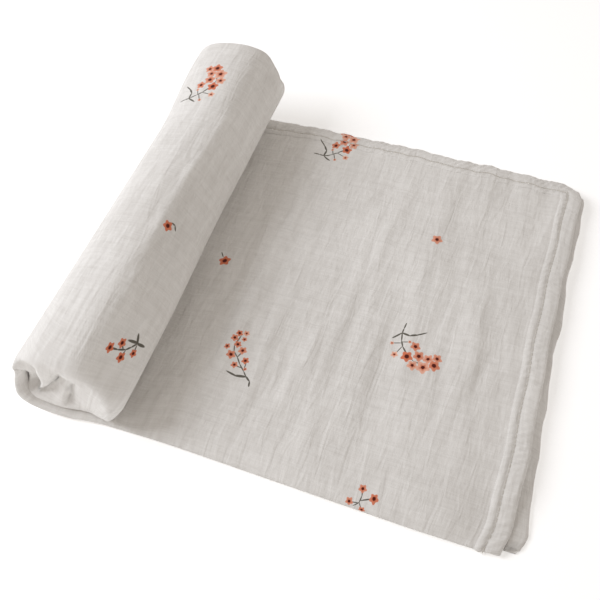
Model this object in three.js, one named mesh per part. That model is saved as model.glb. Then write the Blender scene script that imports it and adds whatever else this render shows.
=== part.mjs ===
import * as THREE from 'three';

// A cotton muslin swaddle blanket: one square of cloth folded twice into a long strip four layers
// thick, then rolled up from one end until only a short tail is left lying flat.
// Millimetres, +Z up. +X runs along the tail to its loose hemmed end, +Y runs from the rounded front
// fold to the back edge. The origin is the middle of the bounding box, on the floor.

const STRIP_WIDTH = 300;
const TAIL_LENGTH = 283; // loose end to the roll's axis
const ROLL_HALF_WIDTH = 37.5;
const ROLL_HALF_HEIGHT = 34;
const ROLL_TURNS = 5;
const STEPS_PER_TURN = 18;

const CLOTH = 1.0; // thickness of one layer
const HEM_CLOTH = 1.8; // the same cloth where it is turned over in a hem
const HEM_WIDTH = 14;
const LAYER_GAP = 0.35; // air between layers where they are rolled tight
const TURN_GAP = 0.4; // air between one turn and the next

const TAIL_LAYERS = [0.5, 2.7, 5.6, 8.2]; // layer heights in the loose tail, lowest layer first
const ROLLED_LAYERS = [0, 1, 2, 3].map((n) => CLOTH / 2 + n * (CLOTH + LAYER_GAP));
const ROLLED_STACK = 4 * CLOTH + 3 * LAYER_GAP;
const TURN_PITCH = ROLLED_STACK + TURN_GAP;

const OUTER_FOLD_DEPTH = { rolled: 2.6, tail: 9 }; // how far the outer front fold takes to turn over
const INNER_FOLD_DEPTH = { rolled: 1.0, tail: 3 };
const BACK_FOLD_DEPTH = 1.2;
const INNER_FOLD_INSET = 7; // the inner fold's crest lies this far behind the outer one
const SLOPE_WIDTH = 26; // the top layer starts to slope down this far behind the front fold
const LOWER_HEM_SHOWS_BACK = 4; // the lower layers reach past the upper ones at the loose end
const LOWER_HEM_SHOWS_FRONT = 12;
const ROLL_REACHES_BACK = 7; // the roll stands out past the strip's back edge

const AXIS_X = -TAIL_LENGTH;
const CLOTH_COLOUR = 0xe3dfd8;

// Soft ridges that cross the tail from front to back: [distance from the loose end, width, height].
const TAIL_RIDGES = [
  [38, 9, 0.8],
  [66, 12, 1.1],
  [101, 10, 0.9],
  [128, 13, 1.4],
  [170, 12, 1.1],
  [205, 14, 1.3],
];
const RIDGE_SLANT = 11; // a ridge wanders this far along the tail on its way across

// Folds pressed into the front end of the roll: [turns from the start, width in turns, depth].
const END_DENTS = [
  [1.22, 0.05, 5],
  [1.36, 0.06, 7],
  [1.5, 0.05, 5],
  [2.3, 0.07, 6],
  [2.46, 0.06, 4],
];

const smooth = (low, high, x) => THREE.MathUtils.smoothstep(x, low, high);
const bump = (x, middle, width) => Math.exp(-(((x - middle) / width) ** 2));
const mix = (a, b, share) => a + (b - a) * share;

// The line the strip's underside follows, seen from the front: along the floor, then round and round.
function tailStations() {
  const hem = [0, 4, 11, HEM_WIDTH, HEM_WIDTH + 3];
  const open = [38, 52, 66, 84, 101, 114, 128, 149, 170, 188, 205, 226, 248, 264];
  return [...hem, ...open].map((distance) => ({ x: -distance, z: 0, turns: 0, distance }));
}

function rollStations() {
  const stations = [];
  for (let step = 0; step <= ROLL_TURNS * STEPS_PER_TURN; step += 1) {
    const turns = step / STEPS_PER_TURN;
    const part = turns % 1;
    const angle = part * 2 * Math.PI;
    const inward = TURN_PITCH * (Math.floor(turns) + smooth(0.52, 0.98, part));
    const shoulder = 2.2 * bump(part, 0.585, 0.06) * Math.max(0, 1 - turns / 3);
    const high = ROLL_HALF_HEIGHT - inward + shoulder;
    const wide = ROLL_HALF_WIDTH - inward * (ROLL_HALF_WIDTH / ROLL_HALF_HEIGHT) + shoulder;
    stations.push({
      x: AXIS_X - wide * Math.sin(angle),
      z: ROLL_HALF_HEIGHT - high * Math.cos(angle),
      turns,
      distance: TAIL_LENGTH,
    });
  }
  return stations;
}

// Each station is given the direction the strip runs in, and the direction its layers stack up in.
function withDirections(stations) {
  return stations.map((station, i) => {
    const before = stations[Math.max(i - 1, 0)];
    const after = stations[Math.min(i + 1, stations.length - 1)];
    const length = Math.hypot(after.x - before.x, after.z - before.z);
    const along = { x: (after.x - before.x) / length, z: (after.z - before.z) / length };
    return { ...station, along, up: { x: along.z, z: -along.x } };
  });
}

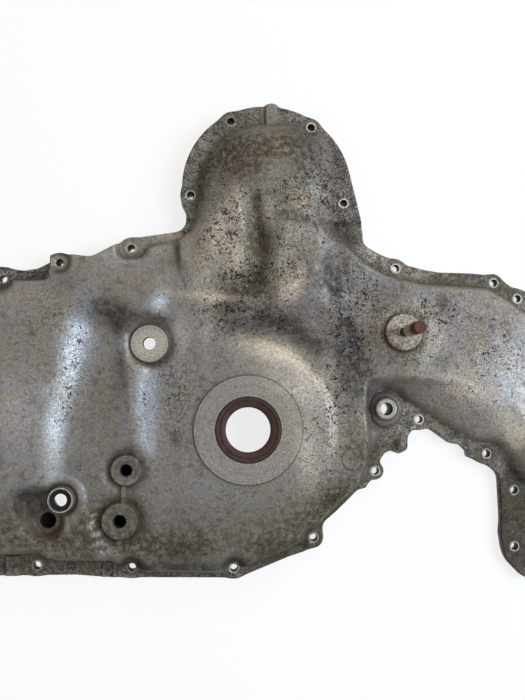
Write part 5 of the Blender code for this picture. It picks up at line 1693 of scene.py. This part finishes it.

===============

# [WORK TO BE COMPLETED]
Quote the records above from their first line through the line containing "const TURN_GAP = 0.4;", both ends included.

# [TASK RESULT]
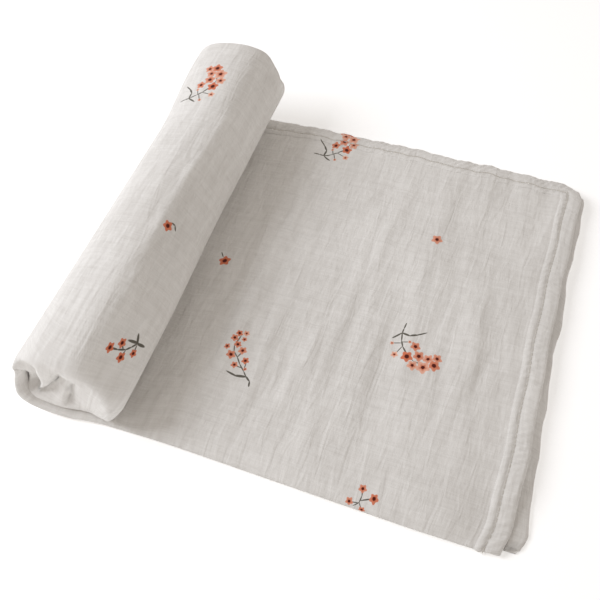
Model this object in three.js, one named mesh per part. That model is saved as model.glb. Then write the Blender scene script that imports it and adds whatever else this render shows.
=== part.mjs ===
import * as THREE from 'three';

// A cotton muslin swaddle blanket: one square of cloth folded twice into a long strip four layers
// thick, then rolled up from one end until only a short tail is left lying flat.
// Millimetres, +Z up. +X runs along the tail to its loose hemmed end, +Y runs from the rounded front
// fold to the back edge. The origin is the middle of the bounding box, on the floor.

const STRIP_WIDTH = 300;
const TAIL_LENGTH = 283; // loose end to the roll's axis
const ROLL_HALF_WIDTH = 37.5;
const ROLL_HALF_HEIGHT = 34;
const ROLL_TURNS = 5;
const STEPS_PER_TURN = 18;

const CLOTH = 1.0; // thickness of one layer
const HEM_CLOTH = 1.8; // the same cloth where it is turned over in a hem
const HEM_WIDTH = 14;
const LAYER_GAP = 0.35; // air between layers where they are rolled tight
const TURN_GAP = 0.4; // air between one turn and the next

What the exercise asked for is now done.